Areas Without the 100mm Step-Down
Pool areas that have architectural constraints

NCC 2022 Volume Two
Area of NCC Requirements:
- H2P1 – Rainwater management
- H2P2 – Weatherproofing
- H2F2 – Weatherproofing and dampness (Functional Statement)
The Challenge
Zero-threshold outdoor transitions are increasingly common in high-end residential design, particularly around pool areas where a seamless indoor–outdoor finish is a key architectural feature. The compliance issue is that the NCC’s Deemed-to-Satisfy (DTS) pathway typically relies on a minimum 100mm step-down at external thresholds to reduce the risk of water entering the building.
In this project, the proposed pool-area threshold did not include the standard step-down. This created a compliance gap and increased the risk that rainwater or surface water could migrate inside, potentially leading to dampness, deterioration of building materials, and moisture-related health concerns.
Because the design fell outside the prescriptive pathway, a performance-based solution was required to demonstrate that the threshold would still achieve the NCC’s intent for rainwater management and weatherproofing.
What This Really Means
The NCC is outcome-focused: water must be managed so it does not enter the building or cause dampness within the structure. Where a traditional step-down isn’t provided, the design must still prove that surface water will be intercepted, directed away, and safely discharged under normal and foreseeable wetting conditions.
The real compliance question becomes whether the threshold performs at least as well as a conventional DTS arrangement in preventing water ingress over the life of the building.
The Solution
A performance-based assessment was undertaken to confirm that the proposed zero-threshold pool-area design achieves the intent of H2P1, H2P2, and H2F2.

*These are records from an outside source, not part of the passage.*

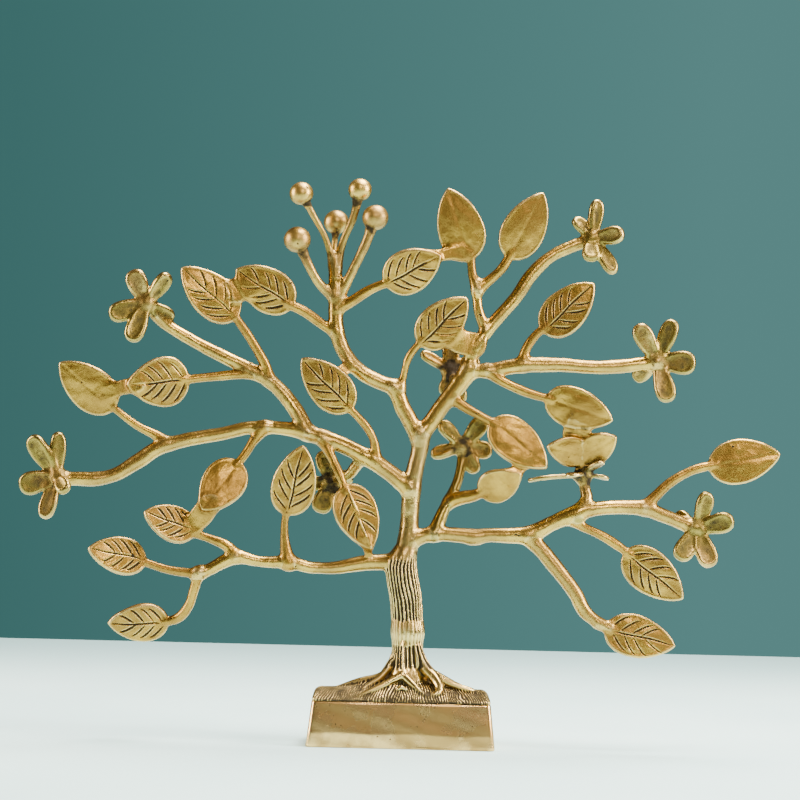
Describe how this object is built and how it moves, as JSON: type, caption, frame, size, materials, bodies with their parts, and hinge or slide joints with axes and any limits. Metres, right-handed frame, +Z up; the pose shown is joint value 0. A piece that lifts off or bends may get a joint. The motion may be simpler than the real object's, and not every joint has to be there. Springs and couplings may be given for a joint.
{
  "type": "tree of life ornament",
  "caption": "Cast brass tree of life on a low tapered plinth, with a grooved trunk, spreading limbs, leaves, open flowers and berries, made to stand on a table or shelf.",
  "frame": {"origin": "on the table under the middle of the tree: the centre of the bounding box's underside", "axes": "+X along the tree's spread, to the viewer's right; +Y away from the viewer; +Z up"},
  "size_m": [0.3798, 0.044, 0.282],
  "materials": {
    "plinth_brass": "filed and buffed to a cloudy mirror, pale edges, a few casting pits",
    "root_brass": "hatched casting, bright on the high lines, black oxide in the grooves",
    "trunk_brass": "satin with deep dark grooves and a filed joint band",
    "limb_brass": "buffed by hand over an uneven casting, small pits, dark at the brazed joints",
    "leaf_brass": "satin blades with bright rims and dark engraved veins",
    "flower_brass": "satin with a greenish patina and dark hollows",
    "berry_brass": "buffed balls, dark where they meet the stalk"
  },
  "bodies": {
    "root": {"plinth": "plinth_brass", "root_casting": "root_brass", "trunk": "trunk_brass", "limb_berry": "limb_brass", "limb_drooping": "limb_brass", "limb_far_right": "limb_brass", "limb_left_branch": "limb_brass", "limb_lower_left": "limb_brass", "limb_lower_right": "limb_brass", "limb_middle": "limb_brass", "limb_right_fork": "limb_brass", "limb_twin_stem": "limb_brass", "limb_upper_left": "limb_brass", "limb_upper_right": "limb_brass", "leaf_berry_1": "leaf_brass", "leaf_berry_2": "leaf_brass", "leaf_drooping_1": "leaf_brass", "leaf_far_right_1": "leaf_brass", "leaf_far_right_2": "leaf_brass", "leaf_left_branch_1": "leaf_brass", "leaf_left_branch_2": "leaf_brass", "leaf_lower_left_1": "leaf_brass", "leaf_lower_left_2": "leaf_brass", "leaf_lower_left_3": "leaf_brass", "leaf_lower_left_4": "leaf_brass", "leaf_lower_right_1": "leaf_brass", "leaf_lower_right_2": "leaf_brass", "leaf_lower_right_3": "leaf_brass", "leaf_lower_right_4": "leaf_brass", "leaf_lower_right_5": "leaf_brass", "leaf_middle_1": "leaf_brass", "leaf_right_fork_1": "leaf_brass", "leaf_twin_stem_1": "leaf_brass", "leaf_twin_stem_2": "leaf_brass", "leaf_upper_left_1": "leaf_brass", "leaf_upper_left_2": "leaf_brass", "leaf_upper_left_3": "leaf_brass", "leaf_upper_left_4": "leaf_brass", "flower_behind_fork": "flower_brass", "flower_behind_left": "flower_brass", "flower_behind_middle": "flower_brass", "flower_far_right": "flower_brass", "flower_left_branch": "flower_brass", "flower_lower_right": "flower_brass", "flower_lower_right_stalk": "flower_brass", "flower_upper_left": "flower_brass", "flower_upper_right": "flower_brass", "berry_1": "berry_brass", "berry_2": "berry_brass", "berry_3": "berry_brass", "berry_4": "berry_brass", "berry_5": "berry_brass"}
  },
  "joints": []
}
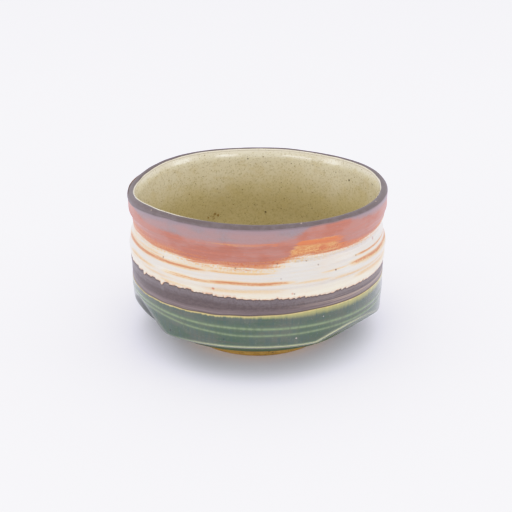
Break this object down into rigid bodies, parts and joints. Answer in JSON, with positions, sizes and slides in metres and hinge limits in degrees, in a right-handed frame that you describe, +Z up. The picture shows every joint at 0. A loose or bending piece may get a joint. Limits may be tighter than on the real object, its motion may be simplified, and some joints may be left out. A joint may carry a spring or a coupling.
{
  "type": "matcha bowl",
  "caption": "Cylindrical stoneware tea bowl on a turned foot ring, with a flared lip over a shallow waist, knife-cut facets round the base and banded slip and glaze.",
  "frame": {"origin": "on the bowl's axis, in the plane the foot ring stands on", "axes": "+Z up along the bowl's axis; -Y is the front, where the turned bevel under the wall is deepest; +X is to the right seen from the front"},
  "size_m": [0.12, 0.12, 0.0732],
  "materials": {
    "clay": "bare iron-rich stoneware, matte",
    "foot_clay": "bare stoneware flashed golden ochre, with iron specks",
    "ash_glaze": "glossy pale olive ash glaze with fine iron specks",
    "iron_wash": "dry dark brown iron wash",
    "coral_glaze": "satin coral red fading to lavender grey under the lip",
    "white_slip": "brushed creamy white slip with orange streaks, satin",
    "iron_slip": "dry dark brown iron slip",
    "green_glaze": "glossy deep green copper glaze, paler on raised lines and cut edges"
  },
  "bodies": {
    "root": {"clay_body": "clay", "foot_ring": "foot_clay", "inner_glaze": "ash_glaze", "rim_wash": "iron_wash", "coral_glaze": "coral_glaze", "white_slip": "white_slip", "iron_band": "iron_slip", "green_glaze": "green_glaze"}
  },
  "joints": []
}
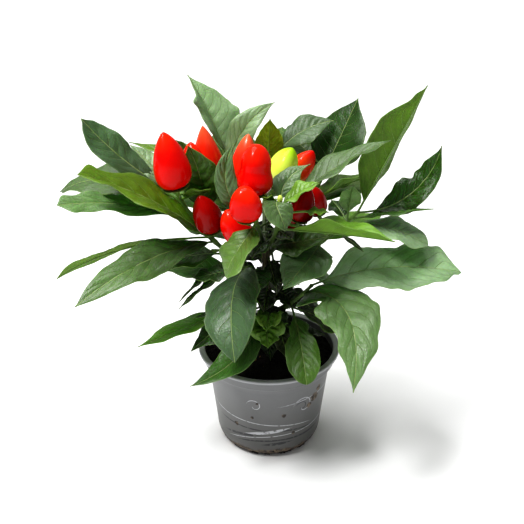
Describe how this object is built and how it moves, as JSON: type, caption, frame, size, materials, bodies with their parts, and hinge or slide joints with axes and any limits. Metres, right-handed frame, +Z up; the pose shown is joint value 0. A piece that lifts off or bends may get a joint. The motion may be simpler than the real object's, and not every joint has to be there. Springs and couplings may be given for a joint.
{
  "type": "potted chilli pepper plant",
  "caption": "Small ornamental chilli pepper plant with upright red fruit and pointed green leaves, growing from compost in a tapered round grower's pot with a flat lip.",
  "frame": {"origin": "centre of the pot's flat base, where it rests", "axes": "+Z up along the pot's axis, -Y towards the front of the plant, where its fruit shows best, +X to the right seen from the front"},
  "size_m": [0.3236, 0.2239, 0.3022],
  "materials": {
    "pot": "satin",
    "compost": "matte",
    "bark": "matte",
    "foliage": "satin",
    "pepper_red": "gloss",
    "pepper_dark": "gloss",
    "pepper_lime": "gloss"
  },
  "bodies": {
    "root": {"pot": "pot", "compost": "compost", "trunk": "bark", "shoot_left": "foliage", "shoot_back_left": "foliage", "shoot_front": "foliage", "shoot_back": "foliage", "shoot_back_right": "foliage", "shoot_right_front": "foliage", "shoot_right": "foliage", "shoot_low_left": "foliage", "shoot_low_right": "foliage", "shoot_low_back_left": "foliage", "shoot_low_back_right": "foliage", "pepper_left_1": "pepper_red", "pepper_left_2": "pepper_red", "pepper_left_3": "pepper_dark", "pepper_back_left_1": "pepper_red", "pepper_back_left_2": "pepper_red", "pepper_front_1": "pepper_red", "pepper_front_2": "pepper_red", "pepper_front_3": "pepper_red", "pepper_front_4": "pepper_red", "pepper_back_1": "pepper_lime", "pepper_back_2": "pepper_red", "pepper_back_right_1": "pepper_red", "pepper_back_right_2": "pepper_red", "pepper_right_front_1": "pepper_dark", "pepper_right_front_2": "pepper_dark", "pepper_right_1": "pepper_red"}
  },
  "joints": []
}
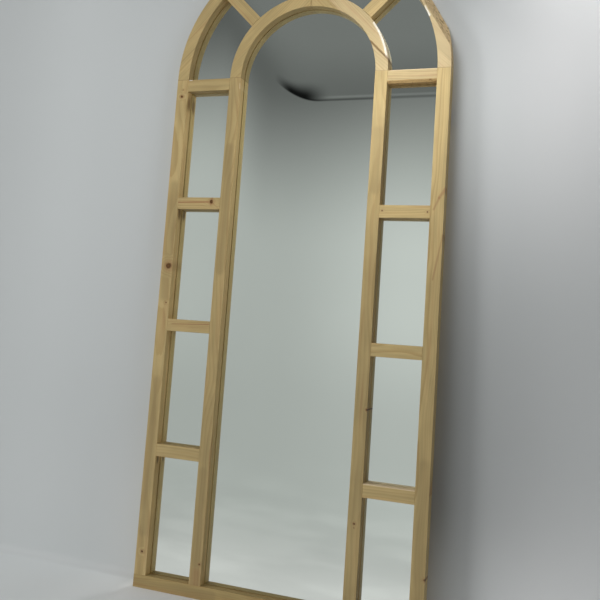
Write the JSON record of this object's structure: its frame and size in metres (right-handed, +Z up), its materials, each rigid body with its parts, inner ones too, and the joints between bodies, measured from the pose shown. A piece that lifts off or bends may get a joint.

The assessment considered:
- How surface water is intercepted at the threshold and prevented from entering the building
- Whether drainage capacity and detailing are sufficient for expected rainfall and wetting events
- How water is directed and discharged so it does not accumulate at the doorway interface
- Integration with the surrounding finishes and waterproofing strategy to maintain continuity
- Durability, maintainability, and any inspection or upkeep requirements needed to preserve performance
- Whether the overall system outcome is equivalent to, or better than, a DTS 100mm step-down solution
Rather than relying on a single prescriptive geometric detail, the performance pathway evaluated how the threshold functions as a complete water-management system.
Why This Matters
The final report confirmed that the proposed threshold approach satisfies the NCC performance requirements for rainwater management and weatherproofing. Despite departing from DTS provisions, the design was shown—through documented evaluation and installation criteria—to effectively control surface water and prevent damp-related impacts.
This is a practical example of where performance solutions unlock modern, seamless design outcomes while still delivering robust, certifiable weatherproofing performance.